*Directions*:
Copy all lines below containing "follow".

*Data section*:
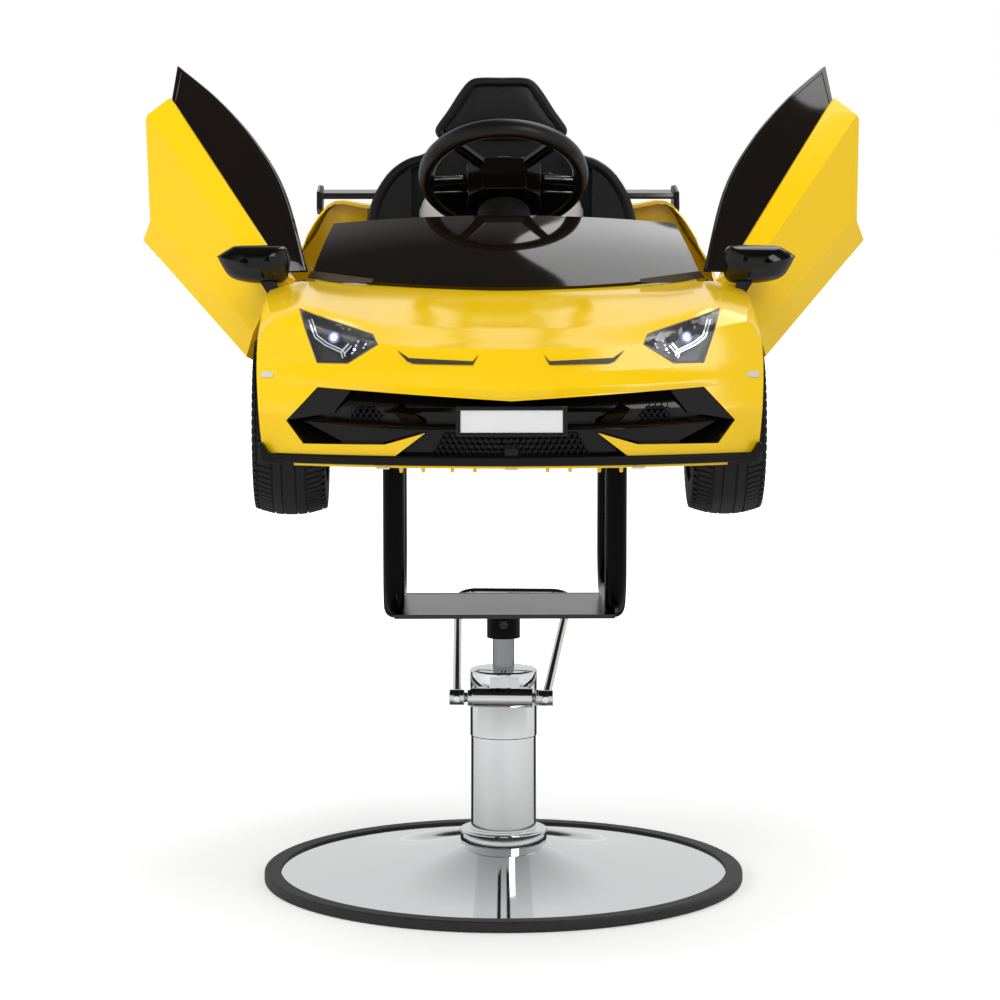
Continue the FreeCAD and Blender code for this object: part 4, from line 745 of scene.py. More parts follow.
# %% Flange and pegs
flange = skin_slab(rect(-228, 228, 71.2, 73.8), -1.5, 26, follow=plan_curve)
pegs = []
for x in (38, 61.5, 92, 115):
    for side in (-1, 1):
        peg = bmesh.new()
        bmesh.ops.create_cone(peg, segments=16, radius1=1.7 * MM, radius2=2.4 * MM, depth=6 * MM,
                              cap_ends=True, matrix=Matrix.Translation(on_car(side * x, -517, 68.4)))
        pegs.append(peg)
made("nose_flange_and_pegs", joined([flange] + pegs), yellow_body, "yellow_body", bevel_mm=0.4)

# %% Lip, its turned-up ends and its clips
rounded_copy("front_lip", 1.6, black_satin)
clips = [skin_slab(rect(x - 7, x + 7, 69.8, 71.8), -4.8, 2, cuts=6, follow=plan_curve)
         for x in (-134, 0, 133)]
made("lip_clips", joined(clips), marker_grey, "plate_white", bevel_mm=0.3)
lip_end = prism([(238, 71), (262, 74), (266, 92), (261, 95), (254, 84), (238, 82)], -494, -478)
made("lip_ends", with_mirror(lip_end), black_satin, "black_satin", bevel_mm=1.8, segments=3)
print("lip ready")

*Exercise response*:
Continue the FreeCAD and Blender code for this object: part 4, from line 745 of scene.py. More parts follow.
flange = skin_slab(rect(-228, 228, 71.2, 73.8), -1.5, 26, follow=plan_curve)
clips = [skin_slab(rect(x - 7, x + 7, 69.8, 71.8), -4.8, 2, cuts=6, follow=plan_curve)